State-Space Modeling Allows the Separation of Small- and Large-Scale Variability Components of a Field Solute Leaching Experiment.

Understanding the leaching of surface-applied solutes and pesticides under different land use conditions is critical to our knowledge on water flow and solute transport in soils and efforts to model these flow processes. One problem inherent in the measurement of solute leaching in field experiments is the considerable high natural spatial variability of flow-controlling soil properties. Thus, analyzing treatment effects based on the mean and the variance of observations can become obsolete if there is a huge inherent variance in the set of measurements, and if no spatial range of influence can be derived from the observations. To overcome this limitation, the spatial covariance and cross-variance between measurements was used in the present study. We demonstrate that applying an additive state-space model can help to differentiate between scale-specific variance components within the solute leaching behaviour along an experimental transect. Applying a novel experimental scheme, where the treatments were arranged in a scale-dependent manner, bromide leaching under two contrasting land use systems (cropland vs. grassland) was compared. After surface application of tracer solution (KBr), the experimental field was irrigated using different time delays as well as two different irrigation amounts and two different intensities. At the end, the Br-concentration in the soil profile was determined from soil sampling. Upon spatial statistical data analysis, an additive state-space model was applied to separate the long- and short-wave components of water infiltration and bromide leaching behaviour.

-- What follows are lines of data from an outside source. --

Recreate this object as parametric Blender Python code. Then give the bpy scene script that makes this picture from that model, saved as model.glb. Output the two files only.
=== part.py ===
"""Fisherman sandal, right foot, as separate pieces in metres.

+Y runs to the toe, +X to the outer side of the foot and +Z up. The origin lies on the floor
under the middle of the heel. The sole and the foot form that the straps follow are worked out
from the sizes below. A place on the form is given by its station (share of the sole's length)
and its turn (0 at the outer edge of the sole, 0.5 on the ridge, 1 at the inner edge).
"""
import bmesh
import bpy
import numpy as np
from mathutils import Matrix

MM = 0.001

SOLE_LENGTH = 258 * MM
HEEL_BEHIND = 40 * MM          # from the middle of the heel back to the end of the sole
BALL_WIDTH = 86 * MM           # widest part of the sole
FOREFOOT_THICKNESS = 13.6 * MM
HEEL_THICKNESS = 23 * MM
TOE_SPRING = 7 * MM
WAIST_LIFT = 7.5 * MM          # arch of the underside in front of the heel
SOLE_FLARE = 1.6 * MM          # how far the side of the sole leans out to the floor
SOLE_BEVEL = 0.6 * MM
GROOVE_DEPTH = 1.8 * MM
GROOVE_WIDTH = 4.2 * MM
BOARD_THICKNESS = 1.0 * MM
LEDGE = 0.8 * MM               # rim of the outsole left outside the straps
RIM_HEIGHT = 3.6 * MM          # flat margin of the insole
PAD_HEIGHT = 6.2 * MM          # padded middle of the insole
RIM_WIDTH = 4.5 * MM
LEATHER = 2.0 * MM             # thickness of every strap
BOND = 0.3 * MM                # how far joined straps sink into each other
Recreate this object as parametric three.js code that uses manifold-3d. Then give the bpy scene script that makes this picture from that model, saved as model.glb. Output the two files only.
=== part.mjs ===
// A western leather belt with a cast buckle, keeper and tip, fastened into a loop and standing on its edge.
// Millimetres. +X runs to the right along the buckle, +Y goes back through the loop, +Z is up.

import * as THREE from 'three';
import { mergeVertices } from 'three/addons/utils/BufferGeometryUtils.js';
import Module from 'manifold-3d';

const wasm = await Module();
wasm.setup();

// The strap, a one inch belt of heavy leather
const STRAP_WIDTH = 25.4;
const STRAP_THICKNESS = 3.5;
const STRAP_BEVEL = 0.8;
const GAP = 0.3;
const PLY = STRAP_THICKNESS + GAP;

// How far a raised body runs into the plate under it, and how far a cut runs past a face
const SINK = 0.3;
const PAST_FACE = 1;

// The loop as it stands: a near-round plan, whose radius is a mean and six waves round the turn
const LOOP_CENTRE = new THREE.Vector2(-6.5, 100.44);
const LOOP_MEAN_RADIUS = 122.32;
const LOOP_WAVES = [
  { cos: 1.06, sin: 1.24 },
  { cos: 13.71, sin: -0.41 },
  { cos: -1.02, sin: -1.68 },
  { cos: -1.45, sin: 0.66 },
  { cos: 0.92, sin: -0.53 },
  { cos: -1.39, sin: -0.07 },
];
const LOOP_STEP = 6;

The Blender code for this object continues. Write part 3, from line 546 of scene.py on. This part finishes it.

Subsequently, the large-scale process was described in an autoregressive state-space model.The experimental approach and the separation of small- and large-scale variability components support studying soil ecosystem processes that vary at different scales even in the presence of underlying large-scale trends that are currently considered obstacles in field research. Our result has implications not only for agricultural management experiments but also for large-scale hydrological and transport studies in landscapes and watersheds.